Quock stated, “It’s a long-term relationship; it’s not just on a project-by-project basis, because you need to have that relational foundation to be able to support a project in a good way.” It’s essential to intentionally invest in relationships with First Nations in a similar way to ongoing relationships with other partners, such as lawyers. Through culturally appropriate procurement of community needs, which takes a long time, the project is well informed and co-created, which aligns with Bryan C. Lee’s call to action for utilizing design justice.

What to do next: look past pain toward joy

When we begin to analyze the power and privilege in our work, it is not hard to see the systemic racism that feeds challenges, including the fact that high-performing buildings are not often built in predominantly BIPOC communities.

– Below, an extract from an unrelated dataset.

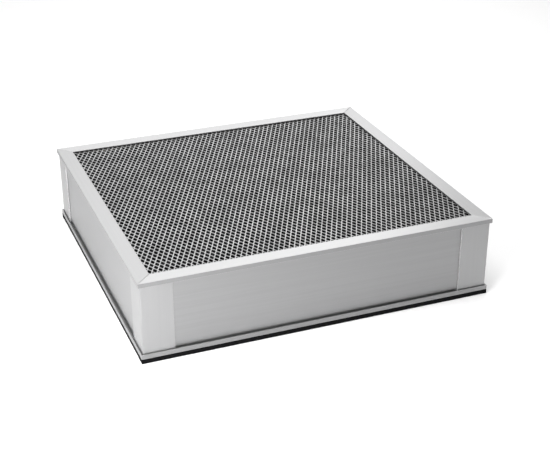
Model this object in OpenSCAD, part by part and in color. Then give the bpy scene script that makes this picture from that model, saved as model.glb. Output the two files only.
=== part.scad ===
// Main filter cartridge of a bench-top solder fume extractor.
// A flat box of mitred aluminium rails, corner posts and thin side panels. It holds a
// charcoal-loaded pleated pack over a fine paper pleated pack, between two mesh grilles,
// and it seals against the extractor with a foam gasket round its underside.
// Origin: centre of the gasket's sealing face. +X runs along the long front side, +Z is up.

/* [Cartridge] */
// Overall width, along X
body_w = 430; // [360:5:600]
// Overall depth, along Y
body_d = 398; // [330:2:600]
// Overall height, gasket included
body_h = 100; // [80:1:150]

/* [Rails] */
// Width of a rail's flat flange, seen from above
rail_w = 18; // [14:0.5:24]
// Thickness of the flange
flange_t = 1.5; // [1:0.1:2.5]
// Height of a rail's outer lip, flange included
lip_h = 5.5; // [4.5:0.1:7]
// Thickness of both lips
lip_t = 1.5; // [1.2:0.1:1.8]
// Height of a rail's inner lip, flange included
inner_lip_h = 10; // [8:0.5:12]

/* [Corner posts and panels] */
// Gap between the outer face of a rail and the outer face of a post
post_inset = 2; // [1.8:0.1:2.5]
// Thickness of a corner post
post_t = 2; // [1.5:0.1:2.2]
// Length of each leg of a corner post
post_leg = 37; // [25:1:50]
// Outer bend radius of a corner post
post_bend = 1.5; // [0.5:0.1:1.5]
// Thickness of a side panel
panel_t = 1.5; // [1:0.1:1.5]
// Height of a corner key
key_h = 2; // [1.5:0.1:3]
// Length of each leg of a corner key
key_leg = 30; // [20:1:36]

/* [Gasket] */
// Thickness of the foam gasket
gasket_h = 6; // [4:0.5:8]
// Width of the foam gasket
gasket_w = 16; // [10:0.5:18]

/* [Grilles] */
// Thickness of a grille
grille_t = 1.2; // [0.8:0.1:1.5]

/* [Filter packs] */
// Distance from the cartridge's outer face to a pack
pack_inset = 9; // [8:0.5:14]
// Pitch of the charcoal pleats, along Y
carbon_pitch = 9; // [8:0.5:14]
// Thickness of the charcoal-loaded medium
carbon_t = 1.2; // [0.8:0.1:1.5]
// Pitch of the fine paper pleats, along Y
paper_pitch = 4.4; // [4:0.2:8]
// Thickness of the filter paper
paper_t = 0.5; // [0.4:0.1:0.6]
// Height of the fine paper pack
paper_h = 40; // [25:1:45]
// Thickness of the fleece between the packs
fleece_t = 1.6; // [1:0.1:3]
// Gap between a pack and its grille
pack_gap = 1; // [0.5:0.1:1.5]
// Spacing of the glue beads on the paper pack, along X
bead_pitch = 25.4; // [20:0.1:60]
// Radius of a glue bead
bead_r = 0.9; // [0.6:0.1:1]

/* [Hidden] */
$fn = 48;

// Bend radius of a corner key
key_bend = 0.5;

// Steps across a rail's profile, measured inwards from its outer face
panel_u = post_inset + post_t;
channel_end = panel_u + panel_t;
inner_lip_end = channel_end + lip_t;
grille_inset = inner_lip_end + 0.5;

// Heights
rail_z = gasket_h;
channel_low = rail_z + flange_t;
channel_high = body_h - flange_t;
panel_h = channel_high - channel_low;
post_z = channel_low + key_h;
post_h = panel_h - 2 * key_h;
paper_z = channel_low + grille_t + pack_gap;
fleece_z = paper_z + paper_h + bead_r;
carbon_z = fleece_z + fleece_t;
carbon_h = channel_high - grille_t - pack_gap - carbon_z;
sealant_z = rail_z + inner_lip_h;
sealant_h = body_h - inner_lip_h - sealant_z;

// Plan sizes of the filter packs
pack_w = body_w - 2 * pack_inset;
pack_d = body_d - 2 * pack_inset;
bead_count = floor(pack_w / bead_pitch);

// Turns a shape built for the front side, with its outer face on Y = 0, onto each side.
module on_front() translate([0, -body_d / 2, 0]) children();
module on_back() mirror([0, 1, 0]) on_front() children();
module on_left() translate([-body_w / 2, 0, 0]) rotate(-90) children();
module on_right() mirror([1, 0, 0]) on_left() children();

// Turns a shape built in the corner X > 0, Y > 0 of the origin onto a corner of the box.
module at_corner(right, back) {
    mirror([right, 0, 0])
        mirror([0, back, 0])
            translate([-body_w / 2, -body_d / 2, 0])
                children();
}

// Profile of a rail. X is the distance in from its outer face, Y the height above its flange.
module rail_profile() {
    polygon([
        [0, 0], [rail_w, 0], [rail_w, flange_t], [inner_lip_end, flange_t],
        [inner_lip_end, inner_lip_h], [channel_end, inner_lip_h], [channel_end, flange_t],
        [lip_t, flange_t], [lip_t, lip_h], [0, lip_h]
    ]);
}

// A rail of the given length along X, cut to 45 degrees at both ends.
module rail(length) {
    color("gainsboro")
    intersection() {
        translate([-length / 2, 0, 0])
            rotate([90, 0, 90])
                linear_extrude(length)
                    rail_profile();
        linear_extrude(body_h)
            polygon([
                [-length / 2, 0], [length / 2, 0],
                [length / 2 - rail_w, rail_w], [-length / 2 + rail_w, rail_w]
            ]);
    }
}

module top_rail(length) translate([0, 0, body_h]) mirror([0, 0, 1]) rail(length);
module bottom_rail(length) translate([0, 0, rail_z]) rail(length);

// A flat side panel that stands in the channels of the two rails of its side.
module panel(length) {
    color("silver")
        translate([-length / 2, panel_u, channel_low])
            cube([length, panel_t, panel_h]);
}

// Outline of an L with its outer bend at the origin and equal legs along +X and +Y.
module angle_outline(leg, thickness, bend) {
    difference() {
        union() {
            translate([bend, 0]) square([leg - bend, leg]);
            translate([0, bend]) square([leg, leg - bend]);
            translate([bend, bend]) circle(r = bend);
        }
        translate([thickness, thickness]) square(leg);
    }
}

// A bent angle that covers one upright edge, outside the ends of two panels.
module corner_post() {
    color("lightgray")
        translate([post_inset, post_inset, post_z])
            linear_extrude(post_h)
                angle_outline(post_leg, post_t, post_bend);
}

// A flat angle pressed into the roots of two channels across their mitre.
module corner_key(z) {
    color("darkgray")
        translate([lip_t, lip_t, z])
            linear_extrude(key_h)
                angle_outline(key_leg, panel_u - lip_t, key_bend);
}

module top_key() corner_key(channel_high - key_h);
module bottom_key() corner_key(channel_low);

// A strip of the foam gasket, flush with the outer face of the rail above it.
module gasket_strip(length) {
    color([0.09, 0.09, 0.1])
        translate([-length / 2, 0, 0])
            cube([length, gasket_w, gasket_h]);
}

// The space that an expanded-metal grille takes up, as a plain sheet.
module grille(z) {
    color("dimgray")
        translate([-body_w / 2 + grille_inset, -body_d / 2 + grille_inset, z])
            cube([body_w - 2 * grille_inset, body_d - 2 * grille_inset, grille_t]);
}

// One face of a folded sheet across a pleat that is centred on Y = 0: up, along the fold, down.
function pleat_upper(pitch, fold, t, low, high) = [
    [-pitch / 2 + fold / 2 - t, low + t], [-fold / 2, high],
    [fold / 2, high], [pitch / 2 - fold / 2 + t, low + t]
];
function pleat_lower(pitch, fold, t, low, high) = [
    [-pitch / 2 + fold / 2, low], [-fold / 2 + t, high - t],
    [fold / 2 - t, high - t], [pitch / 2 - fold / 2, low]
];

// A sheet folded into pleats whose folds run along X, between two heights.
module pleated_sheet(pitch, fold, t, low, high) {
    count = floor(pack_d / pitch);
    centre = [for (i = [0 : count - 1]) (i - (count - 1) / 2) * pitch];
    upper = [for (c = centre) for (p = pleat_upper(pitch, fold, t, low, high)) p + [c, 0]];
    lower = [
        for (i = [count - 1 : -1 : 0])
            for (k = [3 : -1 : 0])
                pleat_lower(pitch, fold, t, low, high)[k] + [centre[i], 0]
    ];
    translate([-pack_w / 2, 0, 0])
        rotate([90, 0, 90])
            linear_extrude(pack_w)
                polygon(concat(upper, lower));
}

module carbon_pleats() {
    color([0.22, 0.22, 0.23])
        pleated_sheet(carbon_pitch, carbon_pitch * 0.4, carbon_t, carbon_z, carbon_z + carbon_h);
}

module paper_pleats() {
    color("ivory")
        pleated_sheet(paper_pitch, paper_pitch * 0.4, paper_t, paper_z, paper_z + paper_h);
}

// Half-round beads of glue laid across the folds, above and below the paper pack.
module paper_glue_beads() {
    color("white")
        for (i = [0 : bead_count - 1])
            for (z = [paper_z, paper_z + paper_h])
                translate([(i - (bead_count - 1) / 2) * bead_pitch, 0, z])
                    glue_bead(z > paper_z);
}

module glue_bead(above) {
    mirror([0, 0, above ? 0 : 1])
        intersection() {
            translate([0, pack_d / 2 - paper_pitch, 0])
                rotate([90, 0, 0])
                    cylinder(r = bead_r, h = pack_d - 2 * paper_pitch);
            translate([-bead_r, -pack_d / 2, 0])
                cube([2 * bead_r, pack_d, bead_r]);
        }
}

// A thin fleece that keeps the two packs apart.
module separator_fleece() {
    color("whitesmoke")
        translate([-pack_w / 2, -pack_d / 2, fleece_z])
            cube([pack_w, pack_d, fleece_t]);
}

// Set potting compound between a side panel and the ends or edges of the packs.
module sealant(length) {
    color("khaki")
        translate([-length / 2, channel_end, sealant_z])
            cube([length, pack_inset - channel_end, sealant_h]);
}

on_front() top_rail(body_w);  // top_rail_front
on_back() top_rail(body_w);  // top_rail_back
on_left() top_rail(body_d);  // top_rail_left
on_right() top_rail(body_d);  // top_rail_right
on_front() bottom_rail(body_w);  // bottom_rail_front
on_back() bottom_rail(body_w);  // bottom_rail_back
on_left() bottom_rail(body_d);  // bottom_rail_left
on_right() bottom_rail(body_d);  // bottom_rail_right
on_front() panel(body_w - 2 * panel_u);  // panel_front
on_back() panel(body_w - 2 * panel_u);  // panel_back
on_left() panel(body_d - 2 * channel_end);  // panel_left
on_right() panel(body_d - 2 * channel_end);  // panel_right
at_corner(0, 0) corner_post();  // post_front_left
at_corner(1, 0) corner_post();  // post_front_right
at_corner(0, 1) corner_post();  // post_back_left
at_corner(1, 1) corner_post();  // post_back_right
at_corner(0, 0) top_key();  // top_key_front_left
at_corner(1, 0) top_key();  // top_key_front_right
at_corner(0, 1) top_key();  // top_key_back_left
at_corner(1, 1) top_key();  // top_key_back_right
at_corner(0, 0) bottom_key();  // bottom_key_front_left
at_corner(1, 0) bottom_key();  // bottom_key_front_right
at_corner(0, 1) bottom_key();  // bottom_key_back_left
at_corner(1, 1) bottom_key();  // bottom_key_back_right
on_front() gasket_strip(body_w);  // gasket_front
on_back() gasket_strip(body_w);  // gasket_back
on_left() gasket_strip(body_d - 2 * gasket_w);  // gasket_left
on_right() gasket_strip(body_d - 2 * gasket_w);  // gasket_right
grille(channel_high - grille_t);  // top_grille
grille(channel_low);  // bottom_grille
carbon_pleats();
paper_pleats();
paper_glue_beads();
separator_fleece();
on_front() sealant(body_w - 2 * channel_end);  // sealant_front
on_back() sealant(body_w - 2 * channel_end);  // sealant_back
on_left() sealant(body_d - 2 * pack_inset);  // sealant_left
on_right() sealant(body_d - 2 * pack_inset);  // sealant_right
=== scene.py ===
"""The looks of the fume extractor's filter cartridge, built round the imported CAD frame, in metres."""
import math

import bmesh
import bpy
from mathutils import Matrix, Vector, noise


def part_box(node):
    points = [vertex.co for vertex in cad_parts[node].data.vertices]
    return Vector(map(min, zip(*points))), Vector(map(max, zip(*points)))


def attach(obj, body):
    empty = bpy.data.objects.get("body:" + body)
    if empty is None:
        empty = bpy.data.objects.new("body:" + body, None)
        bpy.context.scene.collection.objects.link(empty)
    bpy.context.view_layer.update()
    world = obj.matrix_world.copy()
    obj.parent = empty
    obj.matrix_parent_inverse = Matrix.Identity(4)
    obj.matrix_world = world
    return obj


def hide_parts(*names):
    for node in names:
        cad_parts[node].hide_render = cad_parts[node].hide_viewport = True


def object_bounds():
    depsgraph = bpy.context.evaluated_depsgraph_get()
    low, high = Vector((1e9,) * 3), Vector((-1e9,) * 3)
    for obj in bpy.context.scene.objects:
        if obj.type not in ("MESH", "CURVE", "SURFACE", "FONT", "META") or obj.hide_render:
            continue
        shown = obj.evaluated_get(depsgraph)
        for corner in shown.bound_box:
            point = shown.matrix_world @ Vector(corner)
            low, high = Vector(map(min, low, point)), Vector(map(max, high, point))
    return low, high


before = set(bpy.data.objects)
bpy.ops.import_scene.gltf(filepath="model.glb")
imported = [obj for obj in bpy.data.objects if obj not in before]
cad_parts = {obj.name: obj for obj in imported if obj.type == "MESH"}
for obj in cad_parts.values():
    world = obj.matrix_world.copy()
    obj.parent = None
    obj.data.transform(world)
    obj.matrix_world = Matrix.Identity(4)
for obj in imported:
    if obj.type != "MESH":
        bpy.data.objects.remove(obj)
cad_low, cad_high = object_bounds()

MM = 0.001
WIDTH = cad_high.x - cad_low.x
DEPTH = cad_high.y - cad_low.y
HEIGHT = cad_high.z - cad_low.z

# Each side's turn about Z from the front side, its own length, and the distance of its face from the centre
SIDES = {
    "front": (0, WIDTH, DEPTH / 2),
    "right": (90, DEPTH, WIDTH / 2),
    "back": (180, WIDTH, DEPTH / 2),
    "left": (270, DEPTH, WIDTH / 2),
}
# Each corner's turn about Z from the front left one, and which side of X and of Y it is on
CORNERS = {
    "front_left": (0, -1, -1),
    "front_right": (90, 1, -1),
    "back_right": (180, 1, 1),
    "back_left": (270, -1, 1),
}


# ---------------------------------------------------------------- material nodes

def new_material(name, colour, roughness, metallic=0.0, specular=0.5):
    """A Principled material with its plain values set on the shader's own sockets."""
    material = bpy.data.materials.new(name)
    material.use_nodes = True
    shader = material.node_tree.nodes["Principled BSDF"]
    shader.inputs["Base Color"].default_value = (*colour, 1)
    shader.inputs["Roughness"].default_value = roughness
    shader.inputs["Metallic"].default_value = metallic
    shader.inputs["Specular IOR Level"].default_value = specular
    return material, material.node_tree, shader


def texture_space(tree, scale):
    """Object coordinates, which are the row frame in metres, scaled along each axis."""
    coordinates = tree.nodes.new("ShaderNodeTexCoord")
    mapping = tree.nodes.new("ShaderNodeMapping")
    mapping.inputs["Scale"].default_value = scale
    tree.links.new(coordinates.outputs["Object"], mapping.inputs["Vector"])
    return mapping.outputs["Vector"]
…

At least one next step for any of us could be drafting a letter to leadership with a request that we commit to sustainability with an intersectional approach, centered in anti-racism, and commit to the continuum of becoming an anti-racist, multicultural organization.

A reminder from Tre Borden, principal, Tre Borden Co.: let’s not forget that art can be a bridge to soften hearts and open minds as well as reckon with the past. Therefore, equity work is not only hard, challenging, and unsettling. This work of equity and justice in the building industry can and should also be joyful, uplifting, and colorful.

By addressing our biggest environmental and social challenges through intersectionality, we will be able to get to the roots of the larger problems with design justice, social justice, climate justice. Relinquishing, or sharing in abundance, much of the power and privilege that many white folks hold, we can create more space for BIPOC voices, experiences, and knowledge.

In doing so, our projects, our communities, and our society will move towards being well informed, equitable, and sustainable.